Lower down the levels I still think that macro-influencers can fit into the category of celebrity. Macro-influencers are famous within their niche, they represent the key opinion leaders in the space that they occupy online. For example, if you like consuming climbing or bouldering content on YouTube, then you would have almost certainly come across Bouldering Bobat (177K subs). If you like consuming football content on YouTube then you almost definitely would have come across Hashtag United (584K subs). Within the wider pop culture space, macro-influencers are not famous but I don’t think that means they still aren’t celebrities in their own right.

I think the cut off is micro-influencers. To use a football analogy, micro-influencers are at the semi-pro stage of influencing. Typically, they’re at the early stage of their influencing career, still trying to break through and not yet earning enough to make a living out of their social media or YouTube channel. In other words, they’re not famous but they might be if they keep going in the direction they’re going.
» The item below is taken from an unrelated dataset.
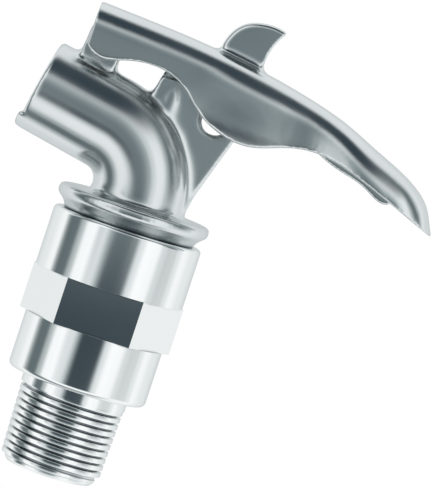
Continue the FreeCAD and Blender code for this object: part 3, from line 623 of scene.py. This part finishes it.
# The studio: a white tent whose openings show in the plating as dark bands
studio = {
    "tentLevel": 1.25,      # strength of the tent's light on the tap
    "cameraWhite": 1.0,     # strength of the white that the camera sees behind it
    "floorHeight": -200.0,  # mm
    "floorReach": 1500.0,   # mm
    "floorColour": "#f3f3f1",
    "floorRoughness": 0.9,
    # the tent's colour by the angle in degrees from the direction of the photo's camera
    "tent": [
        (0, "#6b7679"), (10, "#7a8588"), (20, "#a0a9ab"), (30, "#d8dcdd"), (41, "#f8f9f9"), (57, "#f4f5f5"),
        (67, "#b0b7b8"), (77, "#616c6f"), (87, "#687376"), (96, "#c4c9ca"), (106, "#f2f3f3"),
        (130, "#dfe2e2"), (180, "#b9bebf")],
    # lamps and dark things in the tent: which way they lie, half their width and half their soft edge in
    # degrees, and their colour
    "patches": [
        ((-0.52, 0.10, 0.85), 30.0, 22.0, "#f0f2f2"),  # lamp at the lower right
        ((0.94, -0.34, 0.10), 28.0, 11.0, "#eceeee"),  # lamp over the lever
        ((0.88, 0.48, 0.08), 26.0, 11.0, "#36424a"),   # hood over the camera
        ((0.0, 0.0, -1.0), 8.0, 7.0, "#5a6568"),       # stand at the left
        ((0.0, 0.80, -0.60), 4.0, 6.0, "#a6adaf"),     # pole at the left
    ],
    # dark card that stands before the lower body and shows in its flats and its turned sides
    "card": {
        "low": (-90.0, 300.0, -120.0),  # mm
        "high": (50.0, 300.0, 155.0),   # mm
        "fade": 62.0,                   # mm over which it thins out towards its edges
        "colour": "#414d54",
    },
}


def cameraDirection(elevation):  # from the tap towards the camera, which looks down by the elevation
    return Vector((math.sin(elevation), math.cos(elevation), 0.0))


# The angle in degrees between a ray and one direction
def angleFrom(tree, ray, direction):
    dot = addNode(tree, "ShaderNodeVectorMath", {0: ray, 1: tuple(Vector(direction).normalized())},
                  operation="DOT_PRODUCT")
    turn = addNode(tree, "ShaderNodeMath", {0: dot.outputs["Value"]}, operation="ARCCOSINE")
    return addNode(tree, "ShaderNodeMath", {0: turn.outputs[0]}, operation="DEGREES").outputs[0]


# A soft-edged round patch of one colour, laid over the tent
def withPatch(tree, ray, under, patch):
    towards, half, soft, colour = patch
    away = angleFrom(tree, ray, towards)
    cover = addNode(tree, "ShaderNodeMapRange", {
        "Value": away, "From Min": half - soft, "From Max": half + soft, "To Min": 1.0, "To Max": 0.0},
        interpolation_type="SMOOTHSTEP")
    mix = addNode(tree, "ShaderNodeMix", {0: cover.outputs[0], 6: under, 7: linear(colour)}, data_type="RGBA")
    return mix.outputs[2]


def makeTent(cameraSide):
    world = bpy.data.worlds.new("whiteTent")
    bpy.context.scene.world = world
    world.use_nodes = True
    tree = world.node_tree
    tree.nodes.clear()
    ray = addNode(tree, "ShaderNodeTexCoord").outputs["Generated"]
    away = angleFrom(tree, ray, cameraSide)
    share = addNode(tree, "ShaderNodeMath", {0: away, 1: 180.0}, operation="DIVIDE")
    tent = addNode(tree, "ShaderNodeValToRGB", {"Fac": share.outputs[0]})
    tent.color_ramp.interpolation = "EASE"
    setRamp(tent, [(angle / 180, colour) for angle, colour in studio["tent"]])
    colour = tent.outputs[0]
    for patch in studio["patches"]:
        colour = withPatch(tree, ray, colour, patch)
    seen = addNode(tree, "ShaderNodeBackground", {"Color": colour, "Strength": studio["tentLevel"]})
    # the camera itself sees plain white behind the tap
    plain = addNode(tree, "ShaderNodeBackground", {
        "Color": (1.0, 1.0, 1.0, 1.0), "Strength": studio["cameraWhite"]})
    path = addNode(tree, "ShaderNodeLightPath")
    choice = addNode(tree, "ShaderNodeMixShader", {
        0: path.outputs["Is Camera Ray"], 1: seen.outputs[0], 2: plain.outputs[0]})
    addNode(tree, "ShaderNodeOutputWorld", {"Surface": choice.outputs[0]})


def makeFloor():
    reach = studio["floorReach"] * mm
    height = studio["floorHeight"] * mm
    middle = (Vector(cadBox[0]) + Vector(cadBox[1])) / 2
    mesh = bpy.data.meshes.new("floor")
    corners = [(middle.x + x * reach, y * reach, height) for x, y in ((-1, -1), (1, -1), (1, 1), (-1, 1))]
    mesh.from_pydata(corners, [], [(0, 1, 2, 3)])
    floor = bpy.data.objects.new("floor", mesh)
    bpy.context.scene.collection.objects.link(floor)
    material, tree = newMaterial("palePaper")
    shader = addNode(tree, "ShaderNodeBsdfPrincipled", {
        "Base Color": linear(studio["floorColour"]), "Roughness": studio["floorRoughness"]})
    finishMaterial(tree, shader)
    mesh.materials.append(material)
    floor.visible_glossy = False  # the plating shows the tent all round, as the photo's does


def makeCard():
    look = studio["card"]
    low, high = Vector(look["low"]) * mm, Vector(look["high"]) * mm
    mesh = bpy.data.meshes.new("darkCard")
    mesh.from_pydata([low, (high.x, low.y, low.z), high, (low.x, low.y, high.z)], [], [(0, 1, 2, 3)])
    card = bpy.data.objects.new("darkCard", mesh)
    bpy.context.scene.collection.objects.link(card)
    material, tree = newMaterial("darkCard")
    # the card thins out towards its edges, so that its image has soft ones
    place = addNode(tree, "ShaderNodeSeparateXYZ", {0: addNode(tree, "ShaderNodeTexCoord").outputs["Object"]})
    fade = look["fade"] * mm
    cover = 1.0
    for axis in (0, 2):
        for edge, full in ((low[axis], low[axis] + fade), (high[axis], high[axis] - fade)):
            share = addNode(tree, "ShaderNodeMapRange", {
                "Value": place.outputs[axis], "From Min": edge, "From Max": full,
                "To Min": 0.0, "To Max": 1.0}, interpolation_type="SMOOTHSTEP").outputs[0]
            cover = addNode(tree, "ShaderNodeMath", {0: cover, 1: share}, operation="MULTIPLY").outputs[0]
    clear = addNode(tree, "ShaderNodeBsdfTransparent").outputs[0]
    dark = addNode(tree, "ShaderNodeEmission", {"Color": linear(look["colour"])}).outputs[0]
    finishMaterial(tree, addNode(tree, "ShaderNodeMixShader", {0: cover, 1: clear, 2: dark}))
    mesh.materials.append(material)
    card.visible_camera = False
    card.visible_shadow = False


# The camera: a long lens, square to the tap's side, with the picture turned as the photo is
view = {
    "elevation": 3.5,                    # degrees that the camera looks down on the lever's side
    "target": (44.78, 0.0, 22.27),       # mm, at the picture's middle
    "upright": (0.3140, 0.9494),         # how the picture's right and up share the inlet's axis
    "pixelsPerMm": 4.0,
    "pictureHeight": 488,
    "lens": 300.0,
    "sensor": 36.0,
    "nearest": 0.01,                     # m
    "farthest": 20.0,                    # m
}


def makeCamera():
    towards = cameraDirection(math.radians(view["elevation"]))
    up = Vector((towards.y, -towards.x, 0.0))
    level = Vector((0.0, 0.0, 1.0))
    lean, stand = view["upright"]
    right = level * stand + up * lean
    top = up * stand - level * lean
    span = view["pictureHeight"] / view["pixelsPerMm"] * mm
    distance = span * view["lens"] / view["sensor"]
    data = bpy.data.cameras.new("camera")
    data.lens = view["lens"]
    data.sensor_width = view["sensor"]
    data.clip_start = view["nearest"]
    data.clip_end = view["farthest"]
    camera = bpy.data.objects.new("camera", data)
    bpy.context.scene.collection.objects.link(camera)
    turn = Matrix((right, top, towards)).transposed().to_4x4()
    place = Vector(view["target"]) * mm + towards * distance
    camera.matrix_world = Matrix.Translation(place) @ turn
    bpy.context.scene.camera = camera
    return towards


cameraSide = makeCamera()
makeTent(cameraSide)
makeFloor()
makeCard()
bpy.context.scene.view_settings.view_transform = "Standard"
print("drum tap: studio and camera set")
Ultimately, does it matter?

I think it’s important to emphasise that becoming a celebrity is not the main goal of influencing. Like with any profession in the spotlight, such as actors or footballers, the driving force for those looking to make it should always be the love of their craft. To rise to the top of the influencing world you have to fall in love with the process. You have to love creating content and you have to be dedicated. There is a misconception amongst many that being a professional YouTuber or Instagrammer is an easy job. That you just film for an hour or two, or have a quick photoshoot, and then post it and boom you get followers and money. Many influencers, such as KSI, emphasise how much hard work it takes to earn millions of followers or subscribers. It’s not a typical 9 to 5 job and it requires you to develop skills in a variety of fields including video editing, graphic design, marketing and PR. If you can put in the work however and get to the macro or mega influencer stage, money and celebrity status await.